平成29年2月9日、金田法相が法制審議会に会社法の改正を諮問した。その内容は、昨年の1月から商事法務研究会の「会社法研究会」(座長神田秀樹)で議論されてきたものであり、株主提案権の制限、総会招集通知資料のネットでの提供、社外取締役の義務付け、業績連動型の役員報酬、社債管理者の導入などである。役員責任の会社補償とD&O保険契約の締結については、会社法の解釈でまかなうことができるとされたのか、諮問内容には含まれていないようである。しかし、これらは上場会社である大企業にとっては関心があるが、日本の株式会社の9割以上の中小企業にとってはあまり関係のないことかもしれない。というのも、日本の会社法制には、上場会社法と同族的閉鎖会社法といった区分はなく、同族的閉鎖的な有限会社も株式会社に取り込んだ形になっているからである。
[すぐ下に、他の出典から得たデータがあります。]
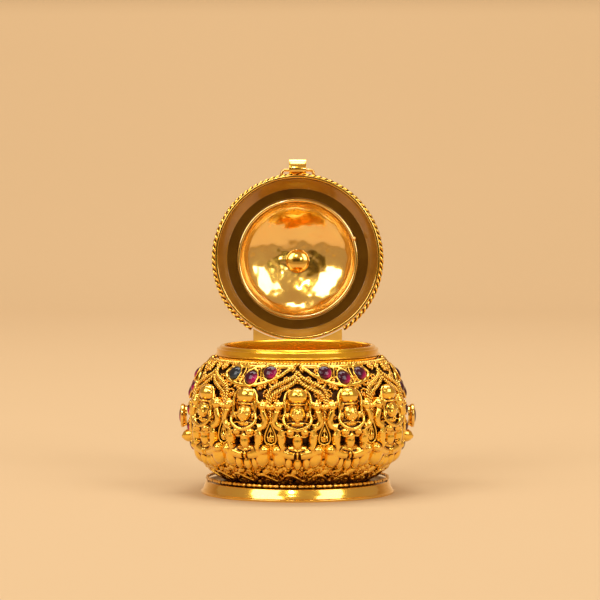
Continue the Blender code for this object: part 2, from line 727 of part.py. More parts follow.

したがって、会社法の中での内部機構についての選択肢は多岐にわたり、中小企業にとってはかえって使い勝手の悪いものになっており、なにかの標準型に当てはめられたほうがやりやすいのではないかと思われる。とはいえ、中小企業にとっても会社法は重要な法のルールであるから無視することはできない。会社法以外にも独占禁止法のカルテル、談合、優越的地位の濫用や下請法の支払遅延、法人税法の損金算入など中小企業にとっても重要な法のルールはあり、当事務所では、会社法等に関する講演や株主総会の指導も受け付けていますのでお気軽にご相談ください。
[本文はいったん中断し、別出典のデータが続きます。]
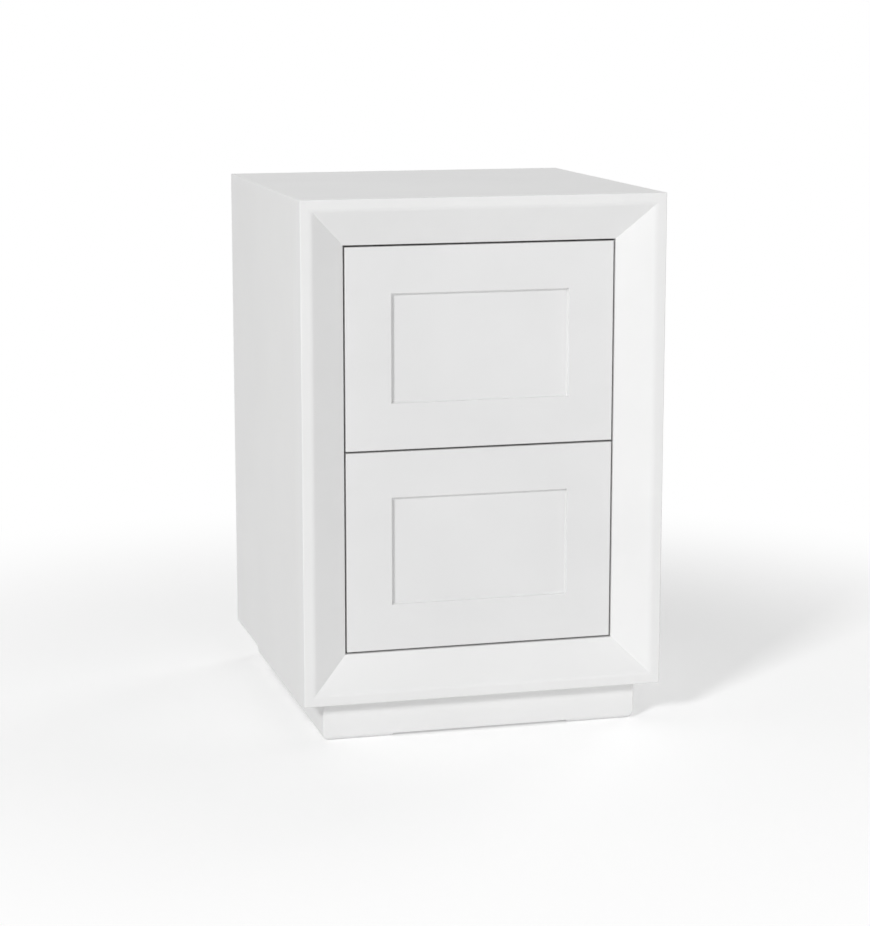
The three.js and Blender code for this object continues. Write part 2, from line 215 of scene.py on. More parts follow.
rail_low, rail_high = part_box("face_frame_bottom_rail")
frame_front, frame_back = rail_low.y, rail_high.y
frame_width = rail_high.z - rail_low.z
frame_bottom, frame_top = rail_low.z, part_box("face_frame_top_rail")[1].z
frame_middle = (frame_bottom + frame_top) / 2
frame_half_height = (frame_top - frame_bottom) / 2
frame_half_width = cad_bounds[1][0]
flat_band = 14 * MM
slope_depth = 26 * MM
arris_radius, ARRIS_STEPS = 1.6 * MM, 5
slope_rounding, SLOPE_STEPS = 3.2 * MM, 6
inner_rounding, INNER_STEPS = 0.7 * MM, 3


def inset(point):
    """How far a point lies in from the outer edge of the frame."""
    return min(frame_half_width - abs(point.x), frame_half_height - abs(point.z - frame_middle))


def both_inset(a, b, distance):
    return near(inset(a), distance) and near(inset(b), distance)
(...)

企業再生 ~あなたの会社の資金が不足してきたらどうしますか?
企業の経営が行き詰まった時、一昔前は、債権者と任意に話し合って方針を決めていく任意整理と、法律にもとづいて裁判所の関与の下に方針を決めていく法的整理としての和議、会社更生、破産であったが、その後、任意整理については、金融機関を対象とした私的整理ガイドラインが用意され、法的整理については、和議が廃止されてからは民事再生が主流となった。しかし、現在は、私的整理がかなり準則的なものに整備されて、企業の規模や資金繰りの程度にもよるが、事業再生ADR、地域経済活性化支援機構、中小企業再生支援協議会など金融機関を取り込むものとなっており、また、特定調停もより利用しやすいものになっている。企業とすれば選択肢は増えているが、資金的にどうしようもない段階にいたってしまえば、いずれにしても破産しかないことになる。したがって、資金繰りが思わしくなくなったできるだけ早い段階で、金融機関か専門家に相談して手を打てば、企業の再生も十分可能性があるし、経営者個人も、経営者保証ガイドラインを金融機関に適用することによって、華美でない程度の自宅は残すことができるようになった。問題は経営者の危機意識と、それを行動に移す勇気である。
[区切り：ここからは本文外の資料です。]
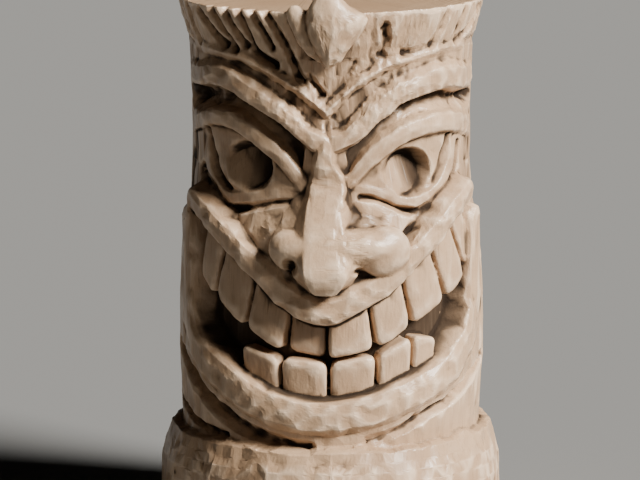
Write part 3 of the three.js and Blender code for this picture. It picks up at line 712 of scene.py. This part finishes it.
def press(piece, place, half, depth):
    """Pushes a small oval of the surface in towards the log's axis."""
    points = read_vertices(piece)
    angle, percent, reach = log_places(points)
    across = np.radians(angle - place[0]) / half[0]
    up = (height_at(percent) - height_at(place[1])) / TRUNK / half[1]
    share = round_fade(np.minimum(np.hypot(across, up), 1)) * (reach > 0.9)
    points[:, :2] *= (1 - share * depth / (reach * TRUNK))[:, None]
    place_vertices(piece, points)


def roughness_at(points):
    """Where the wood is left rough: the stump, the forehead, the nose and the left side."""
    angle, percent, _ = log_places(points)
    patches = np.array([noise.noise(Vector(point) * PATCH_SCALE) for point in points])
    base = smooth(0, -4, percent) * smooth(-0.05, 0.25, patches)
    forehead = smooth(70, 76, percent) * smooth(93, 88, percent) * smooth(34, 24, np.abs(angle - 6))
    nose = smooth(54, 50, percent) * smooth(39, 43, percent) * smooth(9, 5, np.abs(angle - 5))
    hair = smooth(88, 92, percent) * smooth(100.5, 99.5, percent)
    side = smooth(-62, -76, angle) + smooth(66, 80, angle)
    return np.clip(0.14 + 0.55 * base + 0.6 * forehead + 0.5 * nose + 0.4 * hair + 0.35 * side, 0, 1)


def roughen(piece):
    """Torn and pitted grain, deeper where the wood is left rough."""
    points = read_vertices(piece)
    normals = read_vertices(piece, "normal")
    rough = roughness_at(points)
    ends = np.abs(normals[:, 2]) > 0.9
    lumps = np.array([noise.noise(Vector(point) * LUMP_SCALE) for point in points])
    grain = np.array([noise.noise(Vector(place)) for place in points * FIBRE_SCALE])
    pits = np.array([noise.noise(Vector(point) * PIT_SCALE + PIT_SHIFT) for point in points])
    pits = np.maximum(0, pits - 0.25)
    move = TORN_DEPTH * (0.8 * lumps + 1.1 * grain - 1.2 * pits) * rough
    move = np.where(ends, move * 0.25, move)
    points += normals * move[:, None]
    place_vertices(piece, points)


def hold_in_box(piece):
    """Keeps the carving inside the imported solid's outer sizes."""
    points = read_vertices(piece)
    place_vertices(piece, np.clip(points, LOW, HIGH))


def mark_hollows(piece):
    """Stores how far each place lies below its surroundings, near and wide, for painted shade and wear."""
    count = len(piece.data.vertices)
    edges = np.empty(len(piece.data.edges) * 2, np.int32)
    piece.data.edges.foreach_get("vertices", edges)
    one, other = edges.reshape(-1, 2).T
    points = read_vertices(piece)
    normals = read_vertices(piece, "normal")
    around = points.copy()
    at_ledge = np.abs(points[:, 2] - LEDGE) / LEDGE_SPAN
    outer = np.hypot(points[:, 0], points[:, 1]) > 0.97 * TRUNK
    # The painted shade and the wear are eased off near the ledge's edge.
    ledge_fade = np.where(outer, smooth(0.6, 1.4, at_ledge) * 0.7 + 0.3, 1)
    degree = np.maximum(np.bincount(one, minlength=count) + np.bincount(other, minlength=count), 1)
    for name, rounds, full_depth in HOLLOW_KINDS:
        for _ in range(rounds):
            for axis in range(3):
                values = around[:, axis]
                total = np.bincount(one, values[other], count)
                total += np.bincount(other, values[one], count)
                around[:, axis] = total / degree
        below = ((around - points) * normals).sum(1) / full_depth * ledge_fade
        attribute = piece.data.attributes.new(name, "FLOAT", "POINT")
        attribute.data.foreach_set("value", below.astype(np.float32))


def mark_end_grain(piece):
    """Stores the faces where the wood is sawn across its grain."""
    faces = len(piece.data.polygons)
    normals = np.empty(faces * 3, np.float32)
    centers = np.empty(faces * 3, np.float32)
    piece.data.polygons.foreach_get("normal", normals)
    piece.data.polygons.foreach_get("center", centers)
    heights = centers.reshape(-1, 3)[:, 2]
    at_end = np.minimum(np.abs(heights - SAWN_TOP), heights)
    sawn = (np.abs(normals.reshape(-1, 3)[:, 2]) > 0.85) & (at_end < SAWN_DEPTH)
    attribute = piece.data.attributes.new("end_grain", "FLOAT", "FACE")
    attribute.data.foreach_set("value", sawn.astype(np.float32))


def make_carving():
    log = carved_log()
    parts = make_teeth() + [make_nose()]
    parts += [make_wing(f"wing_{index}", *wing) for index, wing in enumerate(WINGS)]
    parts.append(dome("leaf", knob_outline(LEAF), *LEAF_REACH))
    parts.append(dome("petal", knob_outline(PETAL), *PETAL_REACH))
    bpy.ops.object.select_all(action="DESELECT")
    for part in parts + [log]:
        part.select_set(True)
    bpy.context.view_layer.objects.active = log
    bpy.ops.object.join()
    log.name = "tiki_carving"
    log.data.name = "tiki_carving"
    apply(log, "REMESH", mode="VOXEL", voxel_size=VOXEL)
    apply(log, "SMOOTH", factor=0.5, iterations=3)
    soften_nose(log)
    for nostril in NOSTRILS:
        press(log, *nostril)
    apply(log, "DECIMATE", ratio=min(1, FACES_KEPT / (2 * len(log.data.polygons))))
    hew(log, FLATS)
    roughen(log)
    hold_in_box(log)
    mark_hollows(log)
    mark_end_grain(log)
    bpy.ops.object.shade_smooth_by_angle(angle=EDGE_ANGLE)
    return log


class Nodes:
    """Adds linked nodes to a tree in short calls."""

    def __init__(self, tree):
        self.tree = tree

    def add(self, kind, settings=None, **inputs):
        node = self.tree.nodes.new(kind)
        for name, value in (settings or {}).items():
            setattr(node, name, value)
        for name, value in inputs.items():
            self.feed(node, name.replace("_", " "), value)
        return node

    def feed(self, node, name, value):
        """Sets or links an input, which goes by its name or its number."""
        socket = node.inputs[name]
        if isinstance(value, bpy.types.NodeSocket):
            self.tree.links.new(value, socket)
        else:
            socket.default_value = value

    def math(self, operation, *values):
        node = self.add("ShaderNodeMath", {"operation": operation})
        for index, value in enumerate(values):
            self.feed(node, index, value)
        return node.outputs[0]

    def noise(self, place, scale, detail, roughness):
        node = self.add(
            "ShaderNodeTexNoise", Vector=place, Scale=scale, Detail=detail, Roughness=roughness
        )
        return node.outputs["Fac"]

    def stretch(self, place, scale):
        """Draws a pattern out along the axes that have a small scale."""
        return self.add("ShaderNodeMapping", Vector=place, Scale=scale).outputs[0]

    def spread(self, value, low, high, new_low=0.0, new_high=1.0):
        """Runs from the new low to the new high as the value goes from low to high."""
        node = self.add("ShaderNodeMapRange", {"interpolation_type": "SMOOTHSTEP"}, Value=value)
        for index, number in enumerate((low, high, new_low, new_high), 1):
            node.inputs[index].default_value = number
        return node.outputs[0]

    def tint(self, share, under, over):
        """Lays one colour over another by a share."""
        node = self.add("ShaderNodeMix", {"data_type": "RGBA"})
        self.feed(node, 0, share)
        self.feed(node, 6, under)
        self.feed(node, 7, over)
        return node.outputs[2]


# The wood's colours: bare, darker streaks, a near-black for grain threads, cracks and painted shade, worn
# edges and growth rings
PALE = (0.5, 0.335, 0.205, 1)
WARM = (0.38, 0.24, 0.14, 1)
GRAIN_DARK_AND_SHADE = (0.022, 0.014, 0.009, 1)
WORN = (0.8, 0.61, 0.43, 1)
RING = (0.3, 0.185, 0.1, 1)

# How close the wood's marks are, and how far streaks and threads are drawn out up the log
MOTTLE_SCALE = 9
STREAK_SCALE = 130
STREAK_RUN = 0.07
THREAD_SCALE = 520
THREAD_RUN = 0.05
CHIP_SCALE = 260
GRIT_SCALE = 900
BUMP_STRENGTH = 0.35
BUMP_DEPTH = 0.0012
SHEEN_ROUGHNESS = 0.35
BARE_SPECULAR = 0.1
# The sawn ends: the heart's shift off the middle, the rings, and the cracks
HEART = (0.018, -0.011, 0)
RING_SCALE = 52.0
CRACK_SCALE = 7
CRACK_WIDTH = 0.006


def end_grain(nodes, place):
    """Growth rings round a heart that is a little off the middle, and cracks that run out from it."""
    heart = nodes.add("ShaderNodeVectorMath", {"operation": "ADD"})
    nodes.feed(heart, 0, place)
    nodes.feed(heart, 1, HEART)
    flat = nodes.stretch(heart.outputs[0], (1, 1, 0))
    kind = {"wave_type": "RINGS", "rings_direction": "Z"}
    wave = nodes.add("ShaderNodeTexWave", kind, Vector=flat, Scale=RING_SCALE)
    nodes.feed(wave, "Distortion", 5.0)
    nodes.feed(wave, "Detail Scale", 0.35)
    outward = nodes.add("ShaderNodeVectorMath", {"operation": "NORMALIZE"})
    nodes.feed(outward, 0, flat)
    split = nodes.noise(outward.outputs[0], CRACK_SCALE, 3, 0.6)
    line = nodes.math("ABSOLUTE", nodes.math("SUBTRACT", split, 0.5))
    thin = nodes.spread(line, 0.0, CRACK_WIDTH, 0.85, 0)
    reach = nodes.add("ShaderNodeVectorMath", {"operation": "LENGTH"})
    nodes.feed(reach, 0, flat)
    length = nodes.noise(outward.outputs[0], 2.5, 1, 0.5)
    start_of_crack = nodes.math("MULTIPLY", length, 0.1)
    inner = nodes.math("GREATER_THAN", reach.outputs["Value"], start_of_crack)
    return wave.outputs["Fac"], nodes.math("MULTIPLY", thin, inner)


def make_wood():
    wood = bpy.data.materials.new("carved_wood")
    wood.use_nodes = True
    nodes = Nodes(wood.node_tree)
    shader = wood.node_tree.nodes["Principled BSDF"]
    place = nodes.add("ShaderNodeTexCoord").outputs["Object"]
    sawn = nodes.add("ShaderNodeAttribute", {"attribute_name": "end_grain"}).outputs["Fac"]
    carved = nodes.math("SUBTRACT", 1.0, sawn)
    hollow = nodes.add("ShaderNodeAttribute", {"attribute_name": "hollow"}).outputs["Fac"]
    hollow = nodes.math("MULTIPLY", hollow, carved)
    crease = nodes.add("ShaderNodeAttribute", {"attribute_name": "crease"}).outputs["Fac"]
    crease = nodes.math("MULTIPLY", crease, carved)

    mottle = nodes.noise(place, MOTTLE_SCALE, 5, 0.6)
    streaks = nodes.noise(nodes.stretch(place, (1, 1, STREAK_RUN)), STREAK_SCALE, 3, 0.6)
    threads = nodes.noise(nodes.stretch(place, (1, 1, THREAD_RUN)), THREAD_SCALE, 2, 0.6)
    colour = nodes.tint(nodes.spread(mottle, 0.35, 0.7), PALE, WARM)
    colour = nodes.tint(nodes.spread(streaks, 0.45, 0.75, 0, 0.4), colour, WARM)
    colour = nodes.tint(nodes.spread(threads, 0.5, 0.8, 0, 0.25), colour, GRAIN_DARK_AND_SHADE)
    rings, cracks = end_grain(nodes, place)
    rings = nodes.math("MULTIPLY", sawn, nodes.spread(rings, 0.35, 0.9, 0, 0.6))
    colour = nodes.tint(rings, colour, RING)
    colour = nodes.tint(nodes.math("MULTIPLY", sawn, cracks), colour, GRAIN_DARK_AND_SHADE)
    # Painted shade: hollows and creases are darkened nearly to black, where shadow falls.
    colour = nodes.tint(nodes.spread(hollow, 0.03, 0.75, 0, 0.92), colour, GRAIN_DARK_AND_SHADE)
    colour = nodes.tint(nodes.spread(crease, 0.06, 0.65, 0, 0.93), colour, GRAIN_DARK_AND_SHADE)
    colour = nodes.tint(nodes.spread(crease, -0.08, -0.7, 0, 0.6), colour, WORN)
    wood.node_tree.links.new(colour, shader.inputs["Base Color"])
    rough = nodes.spread(mottle, 0.3, 0.7, 0.36, 0.52)
    rough = nodes.math("ADD", rough, nodes.spread(hollow, 0, 0.5, 0, 0.45))
    polish = nodes.spread(crease, -0.1, 0.3, 0.65, 0)
    wood.node_tree.links.new(polish, shader.inputs["Coat Weight"])
    shader.inputs["Coat Roughness"].default_value = SHEEN_ROUGHNESS
    shader.inputs["Specular IOR Level"].default_value = BARE_SPECULAR
    wood.node_tree.links.new(rough, shader.inputs["Roughness"])

    grit = nodes.noise(place, GRIT_SCALE, 3, 0.65)
    chips = nodes.noise(place, CHIP_SCALE, 4, 0.6)
    height = nodes.math("ADD", nodes.math("MULTIPLY", streaks, 0.3), nodes.math("MULTIPLY", chips, 0.8))
    height = nodes.math("ADD", height, nodes.math("MULTIPLY", grit, 0.3))
    bump = nodes.add("ShaderNodeBump", Height=height, Strength=BUMP_STRENGTH, Distance=BUMP_DEPTH)
    wood.node_tree.links.new(bump.outputs[0], shader.inputs["Normal"])
    return wood


FLOOR_SIZE = 40
FLOOR_GREY = (0.17, 0.17, 0.165, 1)
FLOOR_ROUGHNESS = 0.9
SKY_COLOUR = (0.9, 0.93, 1, 1)
SKY_STRENGTH = 0.008
KEY_PLACE = (2.2, -1.35, 1.95)
KEY_STRENGTH = 11
KEY_SPREAD = math.radians(20)
KEY_COLOUR = (1, 0.97, 0.93)


def make_studio():
    bpy.ops.object.select_all(action="DESELECT")
    bpy.ops.mesh.primitive_plane_add(size=FLOOR_SIZE)
    floor = start("studio_floor")
    plain = bpy.data.materials.new("studio_floor")
    plain.use_nodes = True
    shader = plain.node_tree.nodes["Principled BSDF"]
    shader.inputs["Base Color"].default_value = FLOOR_GREY
    shader.inputs["Roughness"].default_value = FLOOR_ROUGHNESS
    floor.data.materials.append(plain)

    world = bpy.data.worlds.new("studio")
    bpy.context.scene.world = world
    world.use_nodes = True
    world.node_tree.nodes["Background"].inputs["Color"].default_value = SKY_COLOUR
    world.node_tree.nodes["Background"].inputs["Strength"].default_value = SKY_STRENGTH

    bpy.ops.object.light_add(type="SUN", location=KEY_PLACE)
    key = bpy.context.object
    key.name = "key"
    key.data.energy = KEY_STRENGTH
    key.data.angle = KEY_SPREAD
    key.data.color = KEY_COLOUR
    key.rotation_euler = (-Vector(KEY_PLACE)).to_track_quat("-Z", "Y").to_euler()


# The photograph's viewpoint: long lens, a little above, aimed at the middle of the face
CAMERA_DISTANCE = 4.58
CAMERA_RISE = math.radians(10.5)
CAMERA_AIM = Vector((-0.011, 0, 0.292))
VIEW_WIDTH = 0.64
SENSOR = 36


def make_camera():
    back = Vector((0, -math.cos(CAMERA_RISE), math.sin(CAMERA_RISE)))
    bpy.ops.object.camera_add(location=CAMERA_AIM + back * CAMERA_DISTANCE)
    camera = bpy.context.object
    camera.rotation_euler = (-back).to_track_quat("-Z", "Y").to_euler()
    camera.data.sensor_width = SENSOR
    camera.data.lens = SENSOR * CAMERA_DISTANCE / VIEW_WIDTH
    camera.data.clip_end = 100
    bpy.context.scene.camera = camera


make_camera()
make_studio()
carving = make_carving()
carving.data.materials.clear()
carving.data.materials.append(make_wood())
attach(carving, "root")
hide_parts("tiki_stump")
著作権 ~あなたのコピペでクリックは著作権侵害になっていませんか?
インターネットやSNS(ソーシャル・ネットワーク・サービス)などデジタル技術の急速な発達による社会の変化は、第4次産業革命とも言われていますが、われわれを取り巻く環境の変化にどこまで法制度が適応できているか見直しが必要となっています。その1つが著作権法であり、普通の生活をしている人のちょっとした何気ない行為が著作権法に違反する事態を招いてしまうかもしれません。著作権法で保護される「著作物」は、人の活動において思想・感情を創作的に表現したものとされていますが、これがだれにでもすぐにわかるものではなく、他の人から著作権法違反を指摘されて初めてわかることのほうが多いのではないでしょうか。このような事態を防ぐために、日本の著作権法にも私的使用や引用など一定の条件を満たせば著作権にもとづく権利を制限できる個別的な規定がありますが、アメリカの著作権にあるような一般的な制限規定である「フェアユース」の規定はありません。「フェアユース」とは、一言でいえば批評・解説・研究等を目的とする公正な使用は著作権の侵害にならないとするものですが、このような規定がないためにどのような行為であれば著作権に違反しないかがわかりにくいものになっています。日本の著作権法の個別的な権利制限規定をみながら、将来の著作権のありかたを考えることは意味のあることだと思われます。